What are the most effective forms of childcare to help parents into work?

What forms of childcare are most working parents currently using?

Review the evidence on use of childcare by working parents

Parents Demand for Childcare Survey

Paper on the most effective childcare to get parents into work, including estimated impact

   

 

Strengths
  • A powerful tool providing the opening question is right - wide enough but not so wide that issues outside the scope of the study are included - to find the most effective initial breakdown.
  • Can be used to structure the development of the project and define the workstreams.
Weaknesses
  • Interdependent issues may be divided across branches of the tree. It is worth keeping this in mind.
  • Does not give any sense of priorities. The team should focus on those areas of the tree that are likely to have the most impact on the eventual conclusions and impact of the project.
Resources

"The Pyramid Principle" by Barbara Minto gives an explanation of the type of logic involved in thinking in tree structures.

Structuring the thinking - Issue trees

In Practice: SU Childcare Project

The SU Childcare project used an issue tree to identify all the issues in the childcare arena.

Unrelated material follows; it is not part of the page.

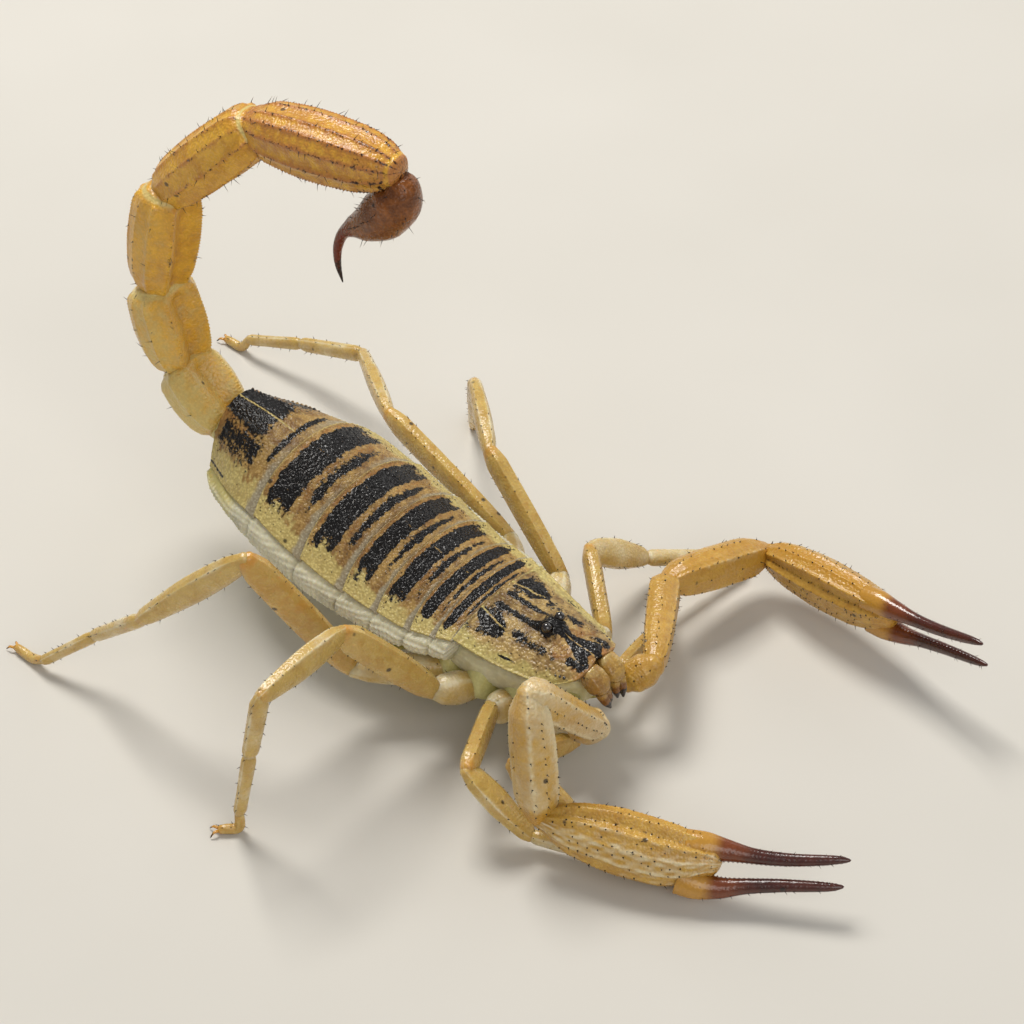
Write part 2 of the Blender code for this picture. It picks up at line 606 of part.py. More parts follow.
def build_leg(side_name, number, pose):
    """One walking leg in three pieces: trochanter and femur, patella, and the lower leg."""
    label = "_%s_%d" % (side_name, number)
    scale = LEG_SCALE[number]
    hip, root = np.array(pose[0]), np.array(pose[1])
    headings = [angles[0] for angles in pose[2:6]]
    femur, patella, tibia, basitarsus = [direction(*angles) for angles in pose[2:6]]
    side = level_side(headings[0])
    outline = oval(8, 2.2)
    trochanter = unit(root - hip)
    base = np.linalg.norm(root - hip)
    lengths = LEG_LENGTHS[number]

    hip_side = level_side(math.degrees(math.atan2(trochanter[0], -trochanter[1])))
    rings, _ = limb(hip, trochanter, hip_side, base,
                    ((0.0, 0.55 * scale, 0.62 * scale), (0.45, 0.70 * scale, 0.80 * scale)), outline)
    across = square_to(femur, side)
    waist = bend_ring(root, trochanter, femur, hip_side + side, (0.42 * scale, 0.48 * scale), outline, 0.0)
    stations = ((0.18, 0.40, 0.58), (0.5, 0.42, 0.66), (0.86, 0.42, 0.62), (1.0, 0.30, 0.42))
    sizes = [(f, w * scale, h * scale) for f, w, h in stations]
    upper, knee = limb(root, femur, side, lengths[0], sizes, outline, None, patella)
    upper[0] = place_ring(root + femur * lengths[0] * stations[0][0], across, np.cross(femur, across),
                          sizes[0][1], sizes[0][2], outline)
    add_solid("leg_femur" + label, rings + [waist] + upper, AMBER)

    stations = ((0.0, 0.28, 0.40), (0.14, 0.38, 0.58), (0.45, 0.42, 0.64), (0.84, 0.34, 0.48), (1.0, 0.27, 0.32))
    ankle = leg_segment("leg_patella" + label, knee, patella, side, lengths[1], stations, scale,
                        STRAW, femur, tibia)

    points = [ankle, ankle + tibia * lengths[2]]
    points.append(points[1] + basitarsus * lengths[3])
    toe = lengths[4] * 0.5
    drop = (FOOT_RADIUS - points[2][2]) / toe
    pitch = math.degrees(math.asin(max(-0.98, min(0.3, drop))))
    points.append(points[2] + direction(pose[6], pitch) * toe)
    points[3][2] = FOOT_RADIUS
    points.append(points[3] + direction(pose[6], 0) * (lengths[4] - toe))
    build_foot("leg_foot" + label, points, side, scale, patella)


def centre_model():
    """Move every piece so that the origin lies on the floor under the middle of the animal."""
    parts = list(bpy.context.collection.objects)
    corners = [np.array([vertex.co[:2] for vertex in part.data.vertices]) for part in parts]
    low = np.min([points.min(axis=0) for points in corners], axis=0)
    high = np.max([points.max(axis=0) for points in corners], axis=0)
    middle = (low + high) / 2
    for part in parts:
        part.location = (-middle[0], -middle[1], 0.0)


def main():
    """Build every piece of the animal."""
    for old in list(bpy.data.objects):
        bpy.data.objects.remove(old)
    build_carapace()
    build_coxosternum()
    for name, sign in (("right", -1), ("left", 1)):
        build_median_eye(name, sign)
        build_chelicera(name, sign)
    for number, (start, end) in enumerate(zip(TERGITE_BORDERS, TERGITE_BORDERS[1:]), 1):
        build_tergite(number, start + GAP / 2, end - GAP / 2)
    for number, (start, end) in enumerate(zip(STERNITE_BORDERS, STERNITE_BORDERS[1:]), 3):
        build_sternite(number, start + GAP / 2, end - GAP / 2)
    build_pleura()
    build_pectines()
    build_tail()
    for name, pose in PALP_POSES.items():
        build_palp(name, pose)
    for (side_name, number), pose in LEG_POSES.items():
        build_leg(side_name, number, pose)
    centre_model()


main()
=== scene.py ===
# %% [markdown]
# # Desert scorpion, alert, with its tail over its back
# The solids give the pose and the outline. This notebook lays the living surface over them:
# keeled and granular shell plates, the soft folded skin between the plates, eyes, claws and
# bristles. Sizes are in millimetres until a mesh is written, because the whole animal is only
# some 48 mm long in this pose.

# %% Load the frame
import math
import bpy
import mathutils
import numpy as np
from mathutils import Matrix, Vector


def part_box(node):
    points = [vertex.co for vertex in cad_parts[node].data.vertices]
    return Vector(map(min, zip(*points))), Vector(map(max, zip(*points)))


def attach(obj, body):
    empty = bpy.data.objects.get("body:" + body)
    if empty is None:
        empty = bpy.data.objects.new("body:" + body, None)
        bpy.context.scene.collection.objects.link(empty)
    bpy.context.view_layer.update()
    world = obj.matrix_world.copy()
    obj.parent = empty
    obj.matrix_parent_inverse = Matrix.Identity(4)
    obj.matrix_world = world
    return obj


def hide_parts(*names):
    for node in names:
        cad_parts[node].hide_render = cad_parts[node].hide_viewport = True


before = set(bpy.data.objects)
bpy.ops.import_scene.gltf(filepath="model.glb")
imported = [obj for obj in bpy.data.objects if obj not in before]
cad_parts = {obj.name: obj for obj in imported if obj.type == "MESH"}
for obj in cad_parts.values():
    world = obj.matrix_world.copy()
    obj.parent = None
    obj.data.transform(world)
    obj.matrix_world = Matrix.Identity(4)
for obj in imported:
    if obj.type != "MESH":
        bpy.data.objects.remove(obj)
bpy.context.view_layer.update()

MM = 0.001
carapace_low, carapace_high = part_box("carapace")
SHIFT = np.array([(carapace_low[0] + carapace_high[0]) / 2, carapace_high[1] + 0.15 * MM, 0.0]) / MM
print("pose origin in the frame, mm:", SHIFT.round(3))

# %% [markdown]
# ## Shapes as arrays
# Every surface is a grid of rings. A *shell* is one limb segment: rings along a straight axis
# with rounded ends, each ring a superellipse whose radius is raised by keels. The ring of a
# *plate* runs out along its upper face and back along its lower face.

# %% Vectors
def unit(vector):
    """v / |v| along the last axis."""
    vector = np.asarray(vector, float)
    return vector / np.linalg.norm(vector, axis=-1, keepdims=True)


def direction(heading, pitch):
    """Unit vector: heading 0 is ahead (-Y), +90 the animal's left (+X); pitch is the rise."""
    h, p = math.radians(heading), math.radians(pitch)
    return np.array([math.sin(h) * math.cos(p), -math.cos(h) * math.cos(p), math.sin(p)])


def level_side(heading):
    """Level unit vector on the left of a heading."""
    h = math.radians(heading)
    return np.array([math.cos(h), math.sin(h), 0.0])


def square_to(axis, side):
    """The part of side that is square to axis, at length one."""
    return unit(side - axis * np.dot(side, axis))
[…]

By breaking out all the questions in this way, the team:

  • designed the overall project plan
  • constructed workstreams
  • gave a kick-start to the process of work planning within these workstreams
  • began to think about the structure of the report and other communications.

The team decided to develop the tree in some detail as it was proving helpful in work planning.

Example: A fully worked-out example from the Childcare project

The team continued to revisit the issue tree as the project unfolded as a means of monitoring progress and to kick start thinking as new workstreams were started up.

The first couple of levels of the tree and, crucially, the opening problem statement, were discussed as a team - though a number of team members had attempted first cuts from which we worked. A smaller team then further developed the tree and translated it into the project plan.